Study puts Alabama, U.S. obesity rates at historic highs
(WAFF) - Obesity rates in the U.S. are at historic highs, according to the most recent report released by Trust for America’s Health (TFAH).
“The report that we put out today is our 16th annual report on obesity, and the rates are the highest level they have ever been,” says President and CEO of TFAH John Auerbach. “About 31 percent of adult Americans have obesity.”
Alabama’s rate was one of the most shocking. With a rate of 36.2 percent, the state ranked 6th in the country for highest obesity rate and was one of only nine states to have a rate above 35 percent.

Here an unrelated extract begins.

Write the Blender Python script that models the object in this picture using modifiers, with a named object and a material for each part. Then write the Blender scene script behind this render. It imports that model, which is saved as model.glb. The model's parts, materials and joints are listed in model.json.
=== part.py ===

“The rates in Alabama are unusually high, even compared to the national rates,” says Auerbach.
Part of the problem – too much screen time.

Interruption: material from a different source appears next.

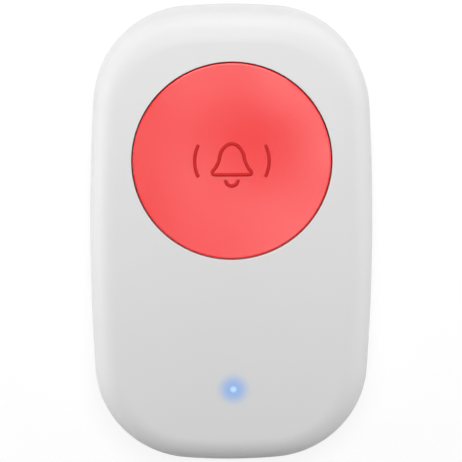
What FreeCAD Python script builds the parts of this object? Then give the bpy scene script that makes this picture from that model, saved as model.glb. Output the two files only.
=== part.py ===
import FreeCAD, Part
import os
import re
from math import acos, asin, atan2, pi, sin, sqrt

import Sketcher
from FreeCAD import Vector

# The driving sizes, in millimetres and degrees. Each is set here once.
SIZES = {
    # Case outline, with gently bowed sides and ends and round corners
    "case_width": 40.0,
    "case_length": 65.0,
    "case_height": 15.0,
    "side_radius": 325.0,
    "end_radius": 80.0,
    "corner_radius": 14.0,
    # Crowned front face and rounded edges
    "crown_length_radius": 440.0,
    "crown_width_radius": 285.0,
    "front_edge_radius": 4.0,
    "inner_edge_least": 0.3,
    "rear_edge_radius": 3.0,
    "seam_chamfer": 0.15,
    "crown_margin": 2.0,
    "crown_sweep": 12.0,
    # Walls and the joint between the two covers
    "wall": 1.8,
    "floor_thickness": 1.8,
    "parting_height": 3.2,
    "lip_thickness": 0.8,
    "lip_height": 1.4,
    "lip_gap": 0.1,
    "seal_thickness": 0.55,
    "seal_gap": 0.02,
    "rebate_overcut": 0.2,
    # Press button
    "button_end": 20.5,
    "button_radius": 13.9,
    "button_gap": 0.15,
    "button_travel": 0.4,
    "button_set_back": 0.34,
    "button_face": 1.6,
    "button_wall": 1.2,
    "button_rim_round": 0.2,
    "dish_radius": 190.0,
    "skirt_length": 2.2,
    "hook_height": 0.9,
    "hook_reach": 0.95,
    "hook_angle": 18.0,
    "hook_count": 4,
    "hook_gap": 0.05,
    "hook_margin_angle": 2.0,
    "slit_angle": 3.0,
    "slit_length": 1.8,
    "post_radius": 2.2,
    "press_gap": 0.02,
    "web_thickness": 0.8,
    "web_height": 0.8,
    "brace_depth": 3.0,
    # Collar that guides the button
    "collar_wall": 1.2,
    "collar_rim": 0.8,
    "window_margin": 0.3,
    "aperture_round": 0.12,
    # Circuit board
    "board_thickness": 1.2,
    "board_inset": 2.6,
    "board_clearance": 0.5,
    "contact_room": 1.0,
    # Cover screws and their bosses
    "boss_side": 7.4,
    "boss_end": 7.5,
    "boss_radius": 2.5,
    "boss_gap": 0.05,
    "pillar_radius": 3.2,
    "cover_screw_radius": 1.1,
    "cover_screw_length": 8.0,
    "cover_head_radius": 2.0,
    "cover_head_height": 1.3,
    "cover_head_sink": 0.3,
    "head_clearance": 0.2,
    "thread_gap": 0.02,
    # Board screws and their posts
    "board_screw_margin": 2.2,
    "board_screw_drop": 0.5,
    "board_screw_end": 16.0,
    "board_screw_radius": 1.0,
    "board_screw_length": 4.6,
    "board_head_radius": 1.7,
    "board_head_height": 1.2,
    "board_post_radius": 2.0,
    "pilot_run_out": 0.4,
    # Cross recess in every screw head
    "recess_reach": 1.1,
    "recess_width": 0.45,
    "recess_depth": 0.8,
    "head_round": 0.35,
    "thread_chamfer": 0.4,
    # Coin cell, 20 mm across and 3.2 mm thick
    "cell_radius": 10.0,
    "cell_height": 3.2,
    "cell_cap_radius": 8.85,
    "cell_cap_height": 0.25,
    "cell_edge_round": 0.3,
    "cell_gap": 0.05,
    # Battery hatch, a quarter-turn cover with a coin slot
    "hatch_y": -5.0,
    "hatch_radius": 14.4,
    "hatch_gap": 0.2,
    "hatch_sink": 0.3,
    "hatch_plate": 1.45,
    "hatch_rim_round": 0.3,
    "seat_gap": 0.05,
    "cup_radius": 11.0,
    "cup_wall": 0.8,
    "ledge_thickness": 1.2,
    "ring_wall": 1.2,
    "lug_count": 3,
    "lug_start": 90.0,
    "lug_reach": 1.2,
    "lug_height": 0.8,
    "lug_angle": 24.0,
    "notch_margin_angle": 3.0,
    "unlock_angle": 40.0,
    "stop_angle": 5.0,
    "stop_margin_angle": 1.5,
    "coin_slot_length": 15.0,
    "coin_slot_width": 2.0,
    "coin_slot_depth": 0.8,
    "mark_radius": 0.5,
    "mark_depth": 0.25,
    "mark_distance": 1.4,
    "hatch_seal_margin": 1.2,
    "hatch_seal_groove_width": 1.0,
    "hatch_seal_groove_depth": 0.75,
    # Well round the cell inside the case
    "well_wall": 1.0,
    "well_gap": 0.4,
    "rib_width": 1.2,
    "rib_clearance": 0.2,
    "rib_height": 1.3,
    "rest_radius": 1.2,
    "rest_gap": 0.05,
    "rest_spread": 8.0,
    "rest_y": 14.0,
    "rest_end": 7.5,
    # Tact switch under the button
    "switch_width": 6.0,
    "switch_depth": 5.5,
    "switch_base_height": 3.2,
    "frame_sheet": 0.25,
    "frame_tab_width": 3.0,
    "frame_tab_length": 1.6,
    "plunger_radius": 1.75,
    "plunger_stand_out": 0.85,
    "plunger_flange_radius": 2.2,
    "plunger_clearance": 0.1,
    "cavity_radius": 2.45,
    "cavity_floor": 1.1,
    "dome_radius": 2.2,
    "dome_rise": 0.55,
    "dome_sheet": 0.08,
    "stack_gap": 0.03,
    "terminal_width": 0.7,
    "terminal_pitch": 4.5,
    "terminal_sheet": 0.2,
    "terminal_foot": 1.1,
    "terminal_rise": 0.9,
    # Wire antenna, bent to and fro in one upright row
    "antenna_end": 6.5,
    "wire_radius": 0.3,
    "antenna_bend": 1.0,
    "antenna_bends": 8,
    "antenna_headroom": 1.8,
    "antenna_standoff": 0.3,
    "antenna_tail": 0.4,
    # Light, light guide and the thin spot over it
    "light_x": 0.35,
    "light_end": 11.4,
    "light_length": 2.0,
    "light_width": 1.25,
    "light_height": 0.8,
    "light_lens_length": 1.2,
    "light_gap": 0.3,
    "guide_radius": 1.4,
    "guide_flange_radius": 2.1,
    "guide_flange_height": 0.6,
    "guide_gap": 0.05,
    "tube_wall": 1.1,
    "light_skin": 0.6,
    # Chips and passives on the board
    "control_chip_x": -6.5,
    "control_chip_y": -10.5,
    "control_chip_length": 5.0,
    "control_chip_width": 4.0,
    "control_chip_height": 1.5,
    "control_chip_standoff": 0.1,
    "lead_count": 4,
    "lead_pitch": 1.27,
    "lead_width": 0.4,
    "lead_sheet": 0.2,
    "lead_foot": 0.5,
    "lead_reach": 1.0,
    "lead_rise": 0.7,
    "radio_chip_x": 4.5,
    "radio_chip_y": -12.5,
    "radio_chip_size": 4.0,
    "radio_chip_height": 0.9,
    "crystal_x": 10.5,
    "crystal_y": -12.5,
    "crystal_length": 3.2,
    "crystal_width": 2.5,
    "crystal_base_height": 0.45,
    "crystal_lid_height": 0.3,
    "crystal_lid_inset": 0.2,
    "passive_length": 1.6,
    "passive_width": 0.8,
    "passive_gap": 0.8,
    "passive_pitch": 2.4,
    "capacitor_height": 0.8,
    "resistor_height": 0.5,
    "solder_gap": 0.02,
    # Battery contacts of sheet metal under the board
    "contact_sheet": 0.2,
    "contact_width": 4.0,
    "contact_foot": 2.0,
    "contact_side_gap": 0.05,
    "contact_overlap": 0.85,
    "spring_length": 7.0,
    "spring_tip": 1.5,
}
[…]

“Children are less likely to be playing actively outdoors. In our schools, there’s less likely to be phys ed or recess during the day,” he says.
Changes to the traditional family dynamic have also played a role.
“There isn’t someone in the traditional way there used to be in many families who was able to spend time doing the shopping and the cooking. Parents are very stressed about that, and that sometimes leads to buying convenience foods or those that are easy to prepare at the end of the day,” says Auerbach.
To address this issue, Auerbach says it’s not only going to take an individual commitment but a national commitment as well.
“We need all sectors to get to the table with policymakers and talk through how to change the conditions so that it becomes natural for people to have access to healthy foods and to exercise.”
One policy he encourages Alabama to consider is a “Complete Streets” policy, meaning that when designing downtown areas and planning transportation systems, leaders also aim to make the areas walkable and bikeable. He also encourages people to look at their school systems to see if they are offering exercise during the school day and serving healthy foods to students.
With many health complications being associated with obesity, such as diabetes, heart disease and respiratory illness, Auerbach says the results found from this study cannot be ignored.
“Obesity is a serious health concern, and when we continue to see the rates rise, we have to take it very seriously.”